Payment Service Provider wie Computop übernehmen die vollständige technische Abwicklung verschiedener Zahlarten und die Anbindung eines Webshops an Zahlungssysteme über das Internet. Die übermittelten Daten an Banken, Kreditkartenorganisationen und andere Partner im Zahlungsverkehr werden seit Jahren durch hochentwickelte Sicherheitsstandards geschützt, um die Sicherheit sensibler Geschäftsinformationen zu wahren. Jährlich stattfindende Zertifizierungen gewährleisten die kontinuierliche Informationssicherheit.
Die heute hochkomplexen asymmetrischen kryptografischen Verschlüsselungen, wie das RSA-Verfahrenkönnen mit einer transistorbasierten Technologie erst nach Jahren entschlüsselt werden und werden daher zur sicheren Datenübertragung eingesetzt. Das RSA-Verfahren basiert auf einem Schlüsselpaar aus einem öffentlichen Schlüssel zum Verschlüsseln und einem privaten Schlüssel zum Entschlüsseln. Ein Quantencomputer kann dieses Verfahren jedoch innerhalb weniger Tage dechiffrieren, womit das Risiko der ungewollten Datenentschlüsselung massiv steigt.

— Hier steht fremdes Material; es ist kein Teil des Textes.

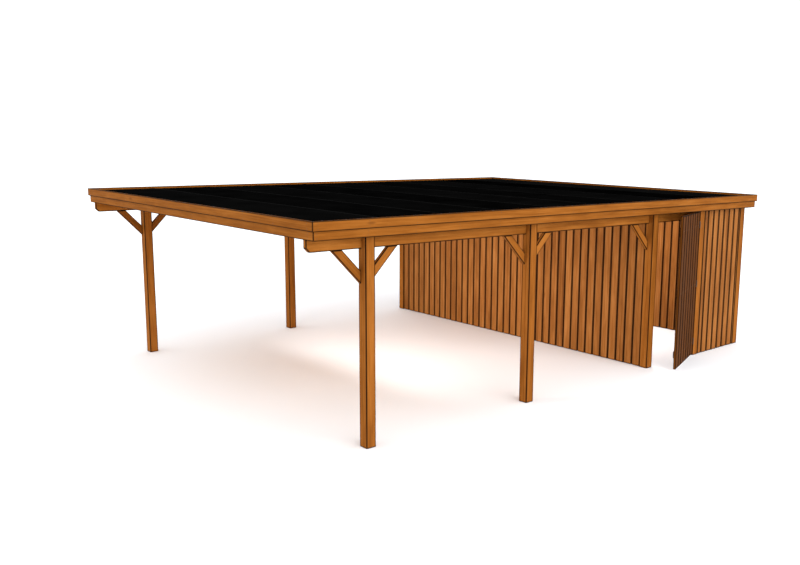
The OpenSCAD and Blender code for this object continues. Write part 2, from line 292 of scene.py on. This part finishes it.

Infolge des gestiegenen Risikos hat Computop bereits eine Verlängerung von 2.048 auf 4.096 Zeichen vorgenommen, um die Entschlüsselung zu erschweren. Doch die Anpassung dieses Sicherheitsstandards reicht allein nicht aus. Das gesamte System muss kryptoagil, also flexibel und anpassungsfähig sein, um schnell auf mögliche Schwachstellen reagieren zu können. Zudem muss eine Erweiterung des kryptographischen Verfahrens entlang der gesamten Prozesskette möglich sein.
Unternehmen müssen sich mit der Bedrohung durch Quantencomputer auseinandersetzen. Der Schlüssel zum Schutz vor dieser Bedrohung liegt in der Vorbereitung und Zusammenarbeit von Zahlungsdienstleistern, dem Finanzsektor und der IT-Branche. Da die Neuprogrammierung von Software zeitaufwendig und die Entwicklung neuer Schnittstellen ein komplexer Vorgang ist, außerdem Hardware-Sicherheitsmodule neu aufgerüstet werden müssen, bedarf es einer intensiven Zusammenarbeit über die nächsten Jahre hinweg. Unternehmen, die sich jetzt nicht damit auseinandersetzen, laufen Gefahr, dass Hacker, ausländische Geheimdienste, konkurrierende Unternehmen, aber auch Wirtschaftskriminelle ihre Daten stehlen und mithilfe der neuen leistungsfähigen Technologie dechiffrieren.
Ebenso wie die Bedrohungen durch immer leistungsfähigere Technologien und Methoden steigen, geht die Entwicklung von hochinnovativen Sicherheitsmechanismen und Abwehrmaßnahmen mit hohem Tempo voran. Ein Beispiel ist die Token-Technologie. Dieses Verfahren sichert die Informationen durch die Verwendung von Zufallswerten und ist dabei besonders sicher. Token sind häufig transaktions- und gerätegebunden, d. h. sie gelten nur für einen einmaligen Zahlungsvorgang; würde ein Quantencomputer einen bereits benutzten Token entschlüsseln, könnte er dadurch lediglich Rückschlüsse auf die letzte Transaktion bekommen. Im Rahmen der Token-Technologie greifen bei jeder Transaktion weitere Sicherheitsmaßnahmen, damit Zahlungen nur vom rechtmäßigen Inhaber der jeweiligen Karte vorgenommen werden können.
IT-Technologen, Zahlungsdienstleister und die Finanzwirtschaft arbeiten sowohl an der Verfeinerung bestehender als auch der Entwicklung neuer Sicherheitsstandards, sodass, trotz des immer breiter zugänglichen Quantencomputings im Cybercrime-Kosmos, auch künftig das Vertrauen in die Sicherheit des Zahlungsverkehrs erhalten bleibt.